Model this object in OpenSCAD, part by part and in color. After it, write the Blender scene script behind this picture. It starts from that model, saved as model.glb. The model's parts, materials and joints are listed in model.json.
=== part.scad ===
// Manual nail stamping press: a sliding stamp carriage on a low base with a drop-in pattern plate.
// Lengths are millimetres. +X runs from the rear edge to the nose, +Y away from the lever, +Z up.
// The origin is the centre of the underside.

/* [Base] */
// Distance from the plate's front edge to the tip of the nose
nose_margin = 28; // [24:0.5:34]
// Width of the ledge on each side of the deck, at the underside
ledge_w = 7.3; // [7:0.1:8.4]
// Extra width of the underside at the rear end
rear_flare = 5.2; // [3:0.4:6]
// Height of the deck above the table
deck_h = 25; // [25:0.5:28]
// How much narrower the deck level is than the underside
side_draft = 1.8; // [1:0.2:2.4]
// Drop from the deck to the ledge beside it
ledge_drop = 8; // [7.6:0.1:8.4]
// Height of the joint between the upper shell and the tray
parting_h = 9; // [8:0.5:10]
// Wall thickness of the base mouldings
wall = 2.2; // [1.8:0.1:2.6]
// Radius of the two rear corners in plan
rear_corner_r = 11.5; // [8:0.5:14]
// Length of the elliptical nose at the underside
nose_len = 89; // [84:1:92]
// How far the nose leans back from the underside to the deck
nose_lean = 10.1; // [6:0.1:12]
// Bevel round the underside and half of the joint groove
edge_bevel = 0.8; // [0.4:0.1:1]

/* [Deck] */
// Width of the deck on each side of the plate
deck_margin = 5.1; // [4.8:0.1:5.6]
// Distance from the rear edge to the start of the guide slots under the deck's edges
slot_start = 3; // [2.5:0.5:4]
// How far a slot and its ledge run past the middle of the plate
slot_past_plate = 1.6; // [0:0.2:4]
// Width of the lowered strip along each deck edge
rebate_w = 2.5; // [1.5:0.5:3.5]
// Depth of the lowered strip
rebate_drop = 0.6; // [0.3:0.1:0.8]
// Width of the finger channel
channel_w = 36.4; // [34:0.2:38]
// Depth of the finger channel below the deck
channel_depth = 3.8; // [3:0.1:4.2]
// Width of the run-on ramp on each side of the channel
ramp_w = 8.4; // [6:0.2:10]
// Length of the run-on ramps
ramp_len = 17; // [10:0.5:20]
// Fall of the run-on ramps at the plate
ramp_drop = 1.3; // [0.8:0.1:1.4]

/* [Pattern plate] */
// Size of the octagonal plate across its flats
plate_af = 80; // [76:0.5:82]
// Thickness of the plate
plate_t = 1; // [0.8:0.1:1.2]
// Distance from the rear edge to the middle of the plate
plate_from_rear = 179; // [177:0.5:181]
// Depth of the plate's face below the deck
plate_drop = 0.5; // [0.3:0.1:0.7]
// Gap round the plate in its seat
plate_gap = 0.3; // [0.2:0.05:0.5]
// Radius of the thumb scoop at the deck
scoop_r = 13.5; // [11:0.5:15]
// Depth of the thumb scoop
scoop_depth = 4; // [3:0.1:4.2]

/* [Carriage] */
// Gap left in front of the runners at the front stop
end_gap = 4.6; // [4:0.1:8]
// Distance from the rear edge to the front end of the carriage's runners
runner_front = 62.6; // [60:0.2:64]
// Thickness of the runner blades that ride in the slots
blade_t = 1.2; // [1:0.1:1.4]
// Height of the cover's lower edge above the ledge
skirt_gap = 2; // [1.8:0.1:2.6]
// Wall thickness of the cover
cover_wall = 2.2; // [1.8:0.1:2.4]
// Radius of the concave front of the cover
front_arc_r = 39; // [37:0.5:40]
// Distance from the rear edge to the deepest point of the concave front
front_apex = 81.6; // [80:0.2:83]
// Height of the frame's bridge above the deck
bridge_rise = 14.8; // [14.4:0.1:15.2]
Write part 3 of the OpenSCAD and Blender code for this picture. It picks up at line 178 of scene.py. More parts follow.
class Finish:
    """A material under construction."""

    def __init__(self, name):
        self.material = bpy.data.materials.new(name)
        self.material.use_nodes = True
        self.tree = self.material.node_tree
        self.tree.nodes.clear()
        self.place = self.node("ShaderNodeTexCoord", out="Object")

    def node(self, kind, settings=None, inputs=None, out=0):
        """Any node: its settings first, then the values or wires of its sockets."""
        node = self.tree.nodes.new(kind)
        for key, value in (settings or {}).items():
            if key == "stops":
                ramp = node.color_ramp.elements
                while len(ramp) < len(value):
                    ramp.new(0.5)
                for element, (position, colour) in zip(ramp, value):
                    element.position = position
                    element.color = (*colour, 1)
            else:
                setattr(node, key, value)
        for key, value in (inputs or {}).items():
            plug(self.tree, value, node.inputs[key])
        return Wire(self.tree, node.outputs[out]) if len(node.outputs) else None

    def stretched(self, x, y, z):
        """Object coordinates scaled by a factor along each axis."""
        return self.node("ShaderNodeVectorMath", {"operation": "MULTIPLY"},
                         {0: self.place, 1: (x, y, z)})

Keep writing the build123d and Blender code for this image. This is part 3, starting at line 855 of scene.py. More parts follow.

++++++++++++++++++++

◆ YOUR TASK ◆
Please repeat the material above, word for word and in full.

◆ EXERCISE RESULT ◆
Model this object in OpenSCAD, part by part and in color. After it, write the Blender scene script behind this picture. It starts from that model, saved as model.glb. The model's parts, materials and joints are listed in model.json.
=== part.scad ===
// Manual nail stamping press: a sliding stamp carriage on a low base with a drop-in pattern plate.
// Lengths are millimetres. +X runs from the rear edge to the nose, +Y away from the lever, +Z up.
// The origin is the centre of the underside.

/* [Base] */
// Distance from the plate's front edge to the tip of the nose
nose_margin = 28; // [24:0.5:34]
// Width of the ledge on each side of the deck, at the underside
ledge_w = 7.3; // [7:0.1:8.4]
// Extra width of the underside at the rear end
rear_flare = 5.2; // [3:0.4:6]
// Height of the deck above the table
deck_h = 25; // [25:0.5:28]
// How much narrower the deck level is than the underside
side_draft = 1.8; // [1:0.2:2.4]
// Drop from the deck to the ledge beside it
ledge_drop = 8; // [7.6:0.1:8.4]
// Height of the joint between the upper shell and the tray
parting_h = 9; // [8:0.5:10]
// Wall thickness of the base mouldings
wall = 2.2; // [1.8:0.1:2.6]
// Radius of the two rear corners in plan
rear_corner_r = 11.5; // [8:0.5:14]
// Length of the elliptical nose at the underside
nose_len = 89; // [84:1:92]
// How far the nose leans back from the underside to the deck
nose_lean = 10.1; // [6:0.1:12]
// Bevel round the underside and half of the joint groove
edge_bevel = 0.8; // [0.4:0.1:1]

/* [Deck] */
// Width of the deck on each side of the plate
deck_margin = 5.1; // [4.8:0.1:5.6]
// Distance from the rear edge to the start of the guide slots under the deck's edges
slot_start = 3; // [2.5:0.5:4]
// How far a slot and its ledge run past the middle of the plate
slot_past_plate = 1.6; // [0:0.2:4]
// Width of the lowered strip along each deck edge
rebate_w = 2.5; // [1.5:0.5:3.5]
// Depth of the lowered strip
rebate_drop = 0.6; // [0.3:0.1:0.8]
// Width of the finger channel
channel_w = 36.4; // [34:0.2:38]
// Depth of the finger channel below the deck
channel_depth = 3.8; // [3:0.1:4.2]
// Width of the run-on ramp on each side of the channel
ramp_w = 8.4; // [6:0.2:10]
// Length of the run-on ramps
ramp_len = 17; // [10:0.5:20]
// Fall of the run-on ramps at the plate
ramp_drop = 1.3; // [0.8:0.1:1.4]

/* [Pattern plate] */
// Size of the octagonal plate across its flats
plate_af = 80; // [76:0.5:82]
// Thickness of the plate
plate_t = 1; // [0.8:0.1:1.2]
// Distance from the rear edge to the middle of the plate
plate_from_rear = 179; // [177:0.5:181]
// Depth of the plate's face below the deck
plate_drop = 0.5; // [0.3:0.1:0.7]
// Gap round the plate in its seat
plate_gap = 0.3; // [0.2:0.05:0.5]
// Radius of the thumb scoop at the deck
scoop_r = 13.5; // [11:0.5:15]
// Depth of the thumb scoop
scoop_depth = 4; // [3:0.1:4.2]

/* [Carriage] */
// Gap left in front of the runners at the front stop
end_gap = 4.6; // [4:0.1:8]
// Distance from the rear edge to the front end of the carriage's runners
runner_front = 62.6; // [60:0.2:64]
// Thickness of the runner blades that ride in the slots
blade_t = 1.2; // [1:0.1:1.4]
// Height of the cover's lower edge above the ledge
skirt_gap = 2; // [1.8:0.1:2.6]
// Wall thickness of the cover
cover_wall = 2.2; // [1.8:0.1:2.4]
// Radius of the concave front of the cover
front_arc_r = 39; // [37:0.5:40]
// Distance from the rear edge to the deepest point of the concave front
front_apex = 81.6; // [80:0.2:83]
// Height of the frame's bridge above the deck
bridge_rise = 14.8; // [14.4:0.1:15.2]
Write part 3 of the OpenSCAD and Blender code for this picture. It picks up at line 178 of scene.py. More parts follow.
class Finish:
    """A material under construction."""

    def __init__(self, name):
        self.material = bpy.data.materials.new(name)
        self.material.use_nodes = True
        self.tree = self.material.node_tree
        self.tree.nodes.clear()
        self.place = self.node("ShaderNodeTexCoord", out="Object")

    def node(self, kind, settings=None, inputs=None, out=0):
        """Any node: its settings first, then the values or wires of its sockets."""
        node = self.tree.nodes.new(kind)
        for key, value in (settings or {}).items():
            if key == "stops":
                ramp = node.color_ramp.elements
                while len(ramp) < len(value):
                    ramp.new(0.5)
                for element, (position, colour) in zip(ramp, value):
                    element.position = position
                    element.color = (*colour, 1)
            else:
                setattr(node, key, value)
        for key, value in (inputs or {}).items():
            plug(self.tree, value, node.inputs[key])
        return Wire(self.tree, node.outputs[out]) if len(node.outputs) else None

    def stretched(self, x, y, z):
        """Object coordinates scaled by a factor along each axis."""
        return self.node("ShaderNodeVectorMath", {"operation": "MULTIPLY"},
                         {0: self.place, 1: (x, y, z)})

Keep writing the build123d and Blender code for this image. This is part 3, starting at line 855 of scene.py. More parts follow.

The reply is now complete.